Support for MSMEs: Small-scale exporters, who often operate on thin margins, benefit significantly from the automated refund of embedded costs.

Supply Chain Efficiency: The scheme encourages a cleaner, more documented supply chain as refunds are based on actual production data.

Export Targets: It plays a crucial role in India’s goal of reaching $2 trillion in exports by 2030. (Source: Foreign Trade Policy 2023)

Recent Update: Restoration of Rates (March 2026)

The government has withdrawn the earlier restriction that capped benefits at 50% of the notified rates. 

  • The Trigger: The restoration aims to support exporters battling rising freight costs and insurance premiums due to the West Asia crisis.
  • Budget: The scheme operates under a budgetary framework. For FY 2025-26, the allocation was initially around ₹18,232 crore.

Conclusion

The RoDTEP scheme enhances India’s export competitiveness by refunding embedded domestic taxes, ensuring compliance with WTO norms while creating a transparent, predictable fiscal environment that promotes "Ease of Doing Business" for Indian exporters in global markets.

Source: NEWSONAIR

PRACTICE QUESTION

Q. Consider the following statements regarding the Remission of Duties and Taxes on Exported Products (RoDTEP) scheme:

1. It was introduced to replace the Merchandise Exports from India Scheme (MEIS) to strictly adhere to WTO norms.

2. It refunds un-refunded central, state, and local duties, but excludes embedded costs like mandi tax and electricity duties.

Which of the statements given above is/are correct?

a) 1 only

b) 2 only

c) Both 1 and 2

d) Neither 1 nor 2

Answer: a

Explanation:

Statement 1 is correct: The RoDTEP scheme was introduced on January 1, 2021, specifically to replace the older Merchandise Exports from India Scheme (MEIS). The MEIS was challenged by the United States at the World Trade Organization (WTO) on the grounds that it was an export subsidy. RoDTEP is designed to be WTO-compliant because it is a "remission" (refund) of taxes already paid, rather than an "incentive" or subsidy.

Statement 2 is incorrect: The primary purpose of the RoDTEP scheme is precisely to refund those embedded costs that were previously not refunded under any other mechanism (like GST or Duty Drawback).

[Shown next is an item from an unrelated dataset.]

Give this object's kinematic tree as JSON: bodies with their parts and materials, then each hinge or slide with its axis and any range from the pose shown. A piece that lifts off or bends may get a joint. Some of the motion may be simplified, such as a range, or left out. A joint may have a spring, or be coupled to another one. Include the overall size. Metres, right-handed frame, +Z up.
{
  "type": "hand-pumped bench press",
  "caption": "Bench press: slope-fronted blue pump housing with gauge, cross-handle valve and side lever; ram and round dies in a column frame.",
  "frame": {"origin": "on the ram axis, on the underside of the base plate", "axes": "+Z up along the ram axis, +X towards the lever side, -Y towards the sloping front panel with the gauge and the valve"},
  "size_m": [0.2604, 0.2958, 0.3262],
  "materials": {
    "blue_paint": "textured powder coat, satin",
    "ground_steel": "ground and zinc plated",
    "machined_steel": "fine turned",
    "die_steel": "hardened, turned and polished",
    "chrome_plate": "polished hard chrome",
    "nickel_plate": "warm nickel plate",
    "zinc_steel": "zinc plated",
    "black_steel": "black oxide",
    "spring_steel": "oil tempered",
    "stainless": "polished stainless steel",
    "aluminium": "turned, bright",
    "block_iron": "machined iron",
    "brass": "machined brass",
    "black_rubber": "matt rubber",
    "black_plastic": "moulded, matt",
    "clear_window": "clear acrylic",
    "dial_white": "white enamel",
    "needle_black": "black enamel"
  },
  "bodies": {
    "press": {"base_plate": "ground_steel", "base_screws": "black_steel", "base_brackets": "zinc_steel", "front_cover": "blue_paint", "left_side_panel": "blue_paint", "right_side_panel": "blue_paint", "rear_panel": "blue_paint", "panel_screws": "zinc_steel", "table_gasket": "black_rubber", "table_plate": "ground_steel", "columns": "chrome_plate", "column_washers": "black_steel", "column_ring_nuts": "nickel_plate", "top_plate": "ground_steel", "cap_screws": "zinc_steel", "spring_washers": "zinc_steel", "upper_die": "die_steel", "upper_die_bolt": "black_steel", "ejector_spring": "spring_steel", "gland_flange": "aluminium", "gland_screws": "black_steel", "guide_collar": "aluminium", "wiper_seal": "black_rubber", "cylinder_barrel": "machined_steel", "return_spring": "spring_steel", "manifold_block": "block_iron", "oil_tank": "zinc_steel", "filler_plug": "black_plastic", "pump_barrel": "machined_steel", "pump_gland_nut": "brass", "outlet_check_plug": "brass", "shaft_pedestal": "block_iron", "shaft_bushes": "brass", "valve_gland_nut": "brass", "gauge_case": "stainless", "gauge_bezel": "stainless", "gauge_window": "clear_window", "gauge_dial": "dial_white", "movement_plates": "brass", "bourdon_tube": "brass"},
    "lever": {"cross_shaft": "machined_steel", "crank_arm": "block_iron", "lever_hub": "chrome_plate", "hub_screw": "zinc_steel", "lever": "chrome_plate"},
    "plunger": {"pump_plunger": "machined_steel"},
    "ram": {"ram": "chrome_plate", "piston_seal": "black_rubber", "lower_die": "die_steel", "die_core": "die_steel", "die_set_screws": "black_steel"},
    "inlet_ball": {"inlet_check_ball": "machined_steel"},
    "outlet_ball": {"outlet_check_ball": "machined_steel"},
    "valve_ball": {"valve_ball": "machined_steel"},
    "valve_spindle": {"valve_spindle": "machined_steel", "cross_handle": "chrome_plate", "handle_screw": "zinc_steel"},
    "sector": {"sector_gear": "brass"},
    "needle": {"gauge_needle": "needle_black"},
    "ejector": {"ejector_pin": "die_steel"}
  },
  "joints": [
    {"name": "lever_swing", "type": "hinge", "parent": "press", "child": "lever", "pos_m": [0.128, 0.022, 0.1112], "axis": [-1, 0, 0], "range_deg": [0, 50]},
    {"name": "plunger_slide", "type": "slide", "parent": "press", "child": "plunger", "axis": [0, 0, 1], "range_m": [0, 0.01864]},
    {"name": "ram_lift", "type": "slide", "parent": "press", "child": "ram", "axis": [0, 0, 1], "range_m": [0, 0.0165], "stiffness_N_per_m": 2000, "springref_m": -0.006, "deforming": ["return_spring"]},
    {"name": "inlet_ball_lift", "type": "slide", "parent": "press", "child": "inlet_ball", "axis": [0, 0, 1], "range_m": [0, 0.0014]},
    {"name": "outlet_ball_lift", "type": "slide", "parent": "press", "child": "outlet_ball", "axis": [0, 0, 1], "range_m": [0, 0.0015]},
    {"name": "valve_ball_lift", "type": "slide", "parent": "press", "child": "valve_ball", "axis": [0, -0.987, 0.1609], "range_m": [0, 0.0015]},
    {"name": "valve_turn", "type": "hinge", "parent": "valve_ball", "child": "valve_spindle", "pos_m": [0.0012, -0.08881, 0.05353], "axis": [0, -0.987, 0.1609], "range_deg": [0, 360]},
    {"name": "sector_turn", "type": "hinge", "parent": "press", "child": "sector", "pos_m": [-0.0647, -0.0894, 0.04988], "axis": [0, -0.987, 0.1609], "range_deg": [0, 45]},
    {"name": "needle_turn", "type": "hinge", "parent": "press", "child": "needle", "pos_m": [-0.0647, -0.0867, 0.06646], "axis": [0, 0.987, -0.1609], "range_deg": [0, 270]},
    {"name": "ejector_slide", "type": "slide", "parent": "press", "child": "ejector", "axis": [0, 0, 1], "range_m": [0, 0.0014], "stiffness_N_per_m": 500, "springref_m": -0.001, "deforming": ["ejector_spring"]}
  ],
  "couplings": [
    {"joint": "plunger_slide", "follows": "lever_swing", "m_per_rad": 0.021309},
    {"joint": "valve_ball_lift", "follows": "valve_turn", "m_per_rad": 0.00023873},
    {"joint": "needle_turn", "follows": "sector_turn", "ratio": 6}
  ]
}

This includes duties such as Mandi Tax, Electricity Duty, Coal Cess, and VAT on fuel used for transportation of export goods,

Frequently Asked Questions (FAQs)

RoDTEP stands for Remission of Duties and Taxes on Exported Products. It is a scheme by the Ministry of Commerce and Industry designed to boost Indian exports by refunding embedded taxes and duties that are not recovered under other mechanisms.

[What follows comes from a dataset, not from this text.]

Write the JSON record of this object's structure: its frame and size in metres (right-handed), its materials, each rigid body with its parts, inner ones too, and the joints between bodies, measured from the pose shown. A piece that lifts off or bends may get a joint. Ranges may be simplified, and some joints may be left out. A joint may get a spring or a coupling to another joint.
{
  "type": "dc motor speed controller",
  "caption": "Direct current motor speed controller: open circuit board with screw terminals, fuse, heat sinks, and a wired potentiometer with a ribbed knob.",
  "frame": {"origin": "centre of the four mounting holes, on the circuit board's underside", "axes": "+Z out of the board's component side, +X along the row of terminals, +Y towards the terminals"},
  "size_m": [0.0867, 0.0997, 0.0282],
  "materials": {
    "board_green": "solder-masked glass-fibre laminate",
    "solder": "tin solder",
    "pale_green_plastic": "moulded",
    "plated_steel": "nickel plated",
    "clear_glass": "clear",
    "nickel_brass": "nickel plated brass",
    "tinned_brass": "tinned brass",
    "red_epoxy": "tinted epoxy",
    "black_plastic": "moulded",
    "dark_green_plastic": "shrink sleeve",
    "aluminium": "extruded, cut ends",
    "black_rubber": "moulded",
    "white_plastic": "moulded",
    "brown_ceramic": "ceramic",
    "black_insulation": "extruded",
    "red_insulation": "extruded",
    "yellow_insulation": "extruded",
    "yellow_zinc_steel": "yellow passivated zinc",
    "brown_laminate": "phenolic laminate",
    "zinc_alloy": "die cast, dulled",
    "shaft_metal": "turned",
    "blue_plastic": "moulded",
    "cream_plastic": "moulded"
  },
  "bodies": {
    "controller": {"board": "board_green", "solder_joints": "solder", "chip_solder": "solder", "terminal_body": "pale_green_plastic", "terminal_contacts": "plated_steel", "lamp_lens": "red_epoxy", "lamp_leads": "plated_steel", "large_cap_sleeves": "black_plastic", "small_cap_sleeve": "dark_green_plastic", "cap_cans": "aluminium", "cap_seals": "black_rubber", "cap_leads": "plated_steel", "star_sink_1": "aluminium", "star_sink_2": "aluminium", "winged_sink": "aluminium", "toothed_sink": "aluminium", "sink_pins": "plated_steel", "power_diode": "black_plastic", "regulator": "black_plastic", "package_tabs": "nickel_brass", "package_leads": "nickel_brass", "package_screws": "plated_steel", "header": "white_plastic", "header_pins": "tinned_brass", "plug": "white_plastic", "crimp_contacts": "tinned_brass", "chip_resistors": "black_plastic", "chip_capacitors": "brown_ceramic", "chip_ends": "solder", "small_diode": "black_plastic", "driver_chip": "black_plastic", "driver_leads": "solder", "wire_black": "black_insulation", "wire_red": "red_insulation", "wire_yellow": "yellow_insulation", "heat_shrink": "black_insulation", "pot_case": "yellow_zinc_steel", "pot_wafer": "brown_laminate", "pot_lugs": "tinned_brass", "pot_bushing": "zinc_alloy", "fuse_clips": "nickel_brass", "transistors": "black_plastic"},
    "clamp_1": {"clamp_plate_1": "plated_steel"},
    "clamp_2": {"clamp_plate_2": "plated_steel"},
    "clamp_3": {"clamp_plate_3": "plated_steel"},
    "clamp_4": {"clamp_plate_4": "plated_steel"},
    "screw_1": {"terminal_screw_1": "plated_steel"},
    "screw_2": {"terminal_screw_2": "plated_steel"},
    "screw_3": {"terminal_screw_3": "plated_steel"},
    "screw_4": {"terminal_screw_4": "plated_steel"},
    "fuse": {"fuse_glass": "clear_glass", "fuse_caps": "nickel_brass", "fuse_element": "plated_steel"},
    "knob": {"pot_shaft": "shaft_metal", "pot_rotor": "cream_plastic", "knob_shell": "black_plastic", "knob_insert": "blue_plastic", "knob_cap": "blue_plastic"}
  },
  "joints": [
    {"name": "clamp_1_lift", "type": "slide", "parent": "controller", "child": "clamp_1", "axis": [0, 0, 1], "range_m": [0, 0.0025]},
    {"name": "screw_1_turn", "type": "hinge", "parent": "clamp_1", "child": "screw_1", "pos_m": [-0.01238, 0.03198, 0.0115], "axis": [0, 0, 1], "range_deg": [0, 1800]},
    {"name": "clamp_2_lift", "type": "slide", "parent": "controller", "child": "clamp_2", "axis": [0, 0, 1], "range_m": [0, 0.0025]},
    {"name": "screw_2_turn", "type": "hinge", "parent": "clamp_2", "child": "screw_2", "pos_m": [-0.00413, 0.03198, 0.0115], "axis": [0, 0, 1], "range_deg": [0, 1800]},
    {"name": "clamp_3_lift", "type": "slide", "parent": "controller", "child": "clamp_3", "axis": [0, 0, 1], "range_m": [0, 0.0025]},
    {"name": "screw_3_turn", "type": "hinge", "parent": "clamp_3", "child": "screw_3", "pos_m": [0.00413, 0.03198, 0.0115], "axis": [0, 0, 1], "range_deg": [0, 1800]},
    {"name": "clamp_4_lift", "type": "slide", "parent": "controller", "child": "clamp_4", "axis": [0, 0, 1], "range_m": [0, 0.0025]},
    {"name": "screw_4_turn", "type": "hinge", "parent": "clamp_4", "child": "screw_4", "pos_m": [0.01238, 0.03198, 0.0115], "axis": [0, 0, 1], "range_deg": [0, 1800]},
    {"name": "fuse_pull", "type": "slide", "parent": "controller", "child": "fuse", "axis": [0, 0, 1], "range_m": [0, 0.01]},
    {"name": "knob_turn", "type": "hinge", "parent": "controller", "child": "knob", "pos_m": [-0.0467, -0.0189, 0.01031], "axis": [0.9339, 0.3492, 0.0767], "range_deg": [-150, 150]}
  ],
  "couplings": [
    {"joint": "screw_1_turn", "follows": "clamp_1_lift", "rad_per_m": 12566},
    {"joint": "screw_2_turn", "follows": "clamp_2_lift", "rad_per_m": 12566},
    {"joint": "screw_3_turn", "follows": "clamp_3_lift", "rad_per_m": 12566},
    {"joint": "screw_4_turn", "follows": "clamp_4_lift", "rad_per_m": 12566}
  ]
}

The Merchandise Exports from India Scheme (MEIS) was replaced because a World Trade Organization (WTO) dispute settlement panel found that it acted as an illegal export subsidy, violating international trade rules. RoDTEP operates on the WTO-compliant principle that "taxes should not be exported."

The RELIEF (Resilience & Logistics Intervention for Export Facilitation) scheme is a ₹487 crore initiative launched by the Indian government to directly ease the soaring marine insurance and logistics pressures faced by exporters due to global supply chain disruptions.